Observation data (J2000 epoch)
- Constellation: Ursa Major
- Right ascension: 11^{h} 19^{m} 21.621^{s}
- Declination: +57° 45′ 27.66″
- Redshift: 0.005240
- Heliocentric radial velocity: 1,567±47 km/s
- Distance: 87 Mly (26.8 Mpc)
- Apparent magnitude (V): 11.5
- Apparent magnitude (B): 12.6

Characteristics
- Type: (R)SA(s)0^{+}
- Apparent size (V): 2.7′ × 2.3′

Other designations
- UGC 6330, MCG +10-16-115, PGC 34641

= NGC 3619 =

Unbarred lenticular galaxy in the constellation Ursa Major

NGC 3619 is an unbarred lenticular galaxy located in the northern constellation of Ursa Major. It was discovered by the German-British astronomer William Herschel on March 18, 1790. This galaxy has an apparent visual magnitude of 11.5 and an angular size of 2.7±× arcminute. It is located at a distance of 26.8 Mpc, where it is a member of a rich galaxy cluster with at least five members.

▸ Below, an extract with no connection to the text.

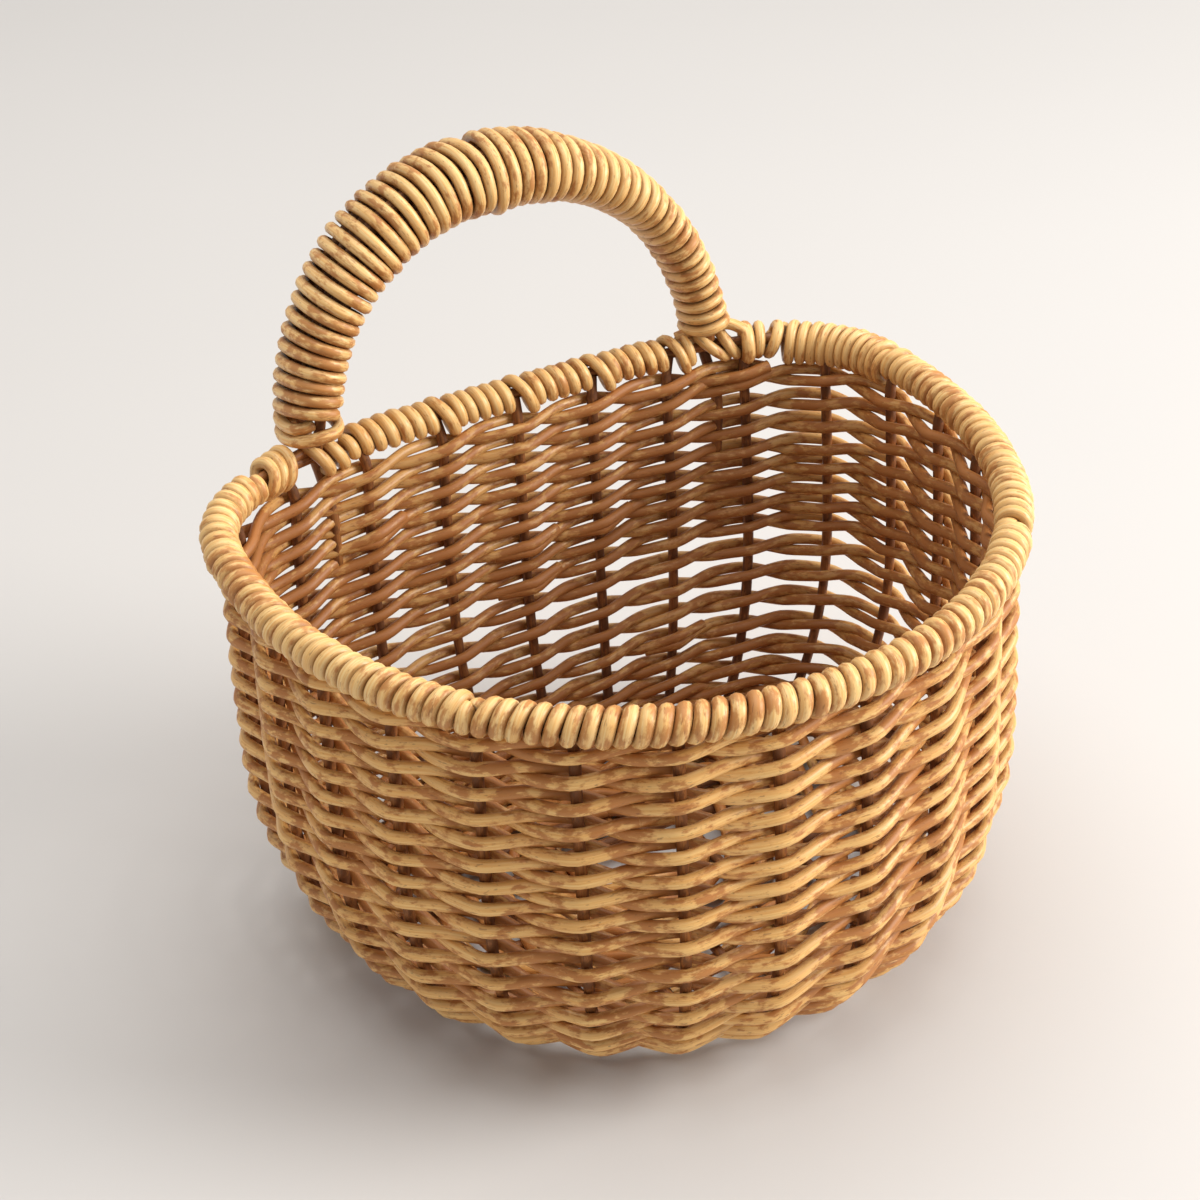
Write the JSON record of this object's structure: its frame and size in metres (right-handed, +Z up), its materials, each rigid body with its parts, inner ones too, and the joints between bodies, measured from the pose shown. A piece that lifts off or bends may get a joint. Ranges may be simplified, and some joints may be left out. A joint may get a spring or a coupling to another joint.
{
  "type": "half-round hanging rattan basket",
  "caption": "Half-round hanging basket twined from round rattan core, with a flat back, a bound rim and a wrapped arch handle fixed over the back.",
  "frame": {"origin": "middle of the underside of the basket's box, on the surface that the basket stands on", "axes": "+Z up, +X to the right seen from the round front, +Y towards the flat back that carries the handle"},
  "size_m": [0.1854, 0.1698, 0.1731],
  "materials": {
    "weave": "satin natural rattan core, twined",
    "stake": "matt browner rattan rods",
    "binding": "satin natural rattan core, wound",
    "core": "matt brown rattan core"
  },
  "bodies": {
    "root": {"woven_wall": "weave", "woven_base": "weave", "stake_01": "stake", "stake_02": "stake", "stake_03": "stake", "stake_04": "stake", "stake_05": "stake", "stake_06": "stake", "stake_07": "stake", "stake_08": "stake", "stake_09": "stake", "stake_10": "stake", "stake_11": "stake", "stake_12": "stake", "stake_13": "stake", "stake_14": "stake", "stake_15": "stake", "stake_16": "stake", "stake_17": "stake", "stake_18": "stake", "stake_19": "stake", "stake_20": "stake", "stake_21": "stake", "stake_22": "stake", "stake_23": "stake", "stake_24": "stake", "stake_25": "stake", "base_stick_along_1": "stake", "base_stick_along_2": "stake", "base_stick_along_3": "stake", "base_stick_across_1": "stake", "base_stick_across_2": "stake", "base_stick_across_3": "stake", "base_stick_across_4": "stake", "base_stick_across_5": "stake", "rim_hoop": "core", "rim_binding_back": "binding", "rim_binding_front": "binding", "rim_binding_side_1": "binding", "rim_binding_side_2": "binding", "rim_binding_side_3": "binding", "rim_binding_side_4": "binding", "handle_cane_1": "core", "handle_cane_2": "core", "handle_cane_3": "core", "handle_cane_4": "core", "handle_cane_5": "core", "handle_winding_left": "binding", "handle_winding_right": "binding", "foot_tie_left": "binding", "foot_tie_right": "binding"}
  },
  "joints": []
}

The morphological classification of NGC 3619 is (R)SA(s)0^{+}, matching a lenticular galaxy (SA0) with no inner ring (s), and a system of outer shells (R). It has a relatively large amount of gas with a spiral structure, and an asymmetrical circumnuclear gaseous disk. The gas is concentrated at the center where star formation is occurring. The overall optical structure and gas enhancement suggests a past merger or accretion event, possibly as the result of an interaction with NGC 3625 or a dwarf galaxy.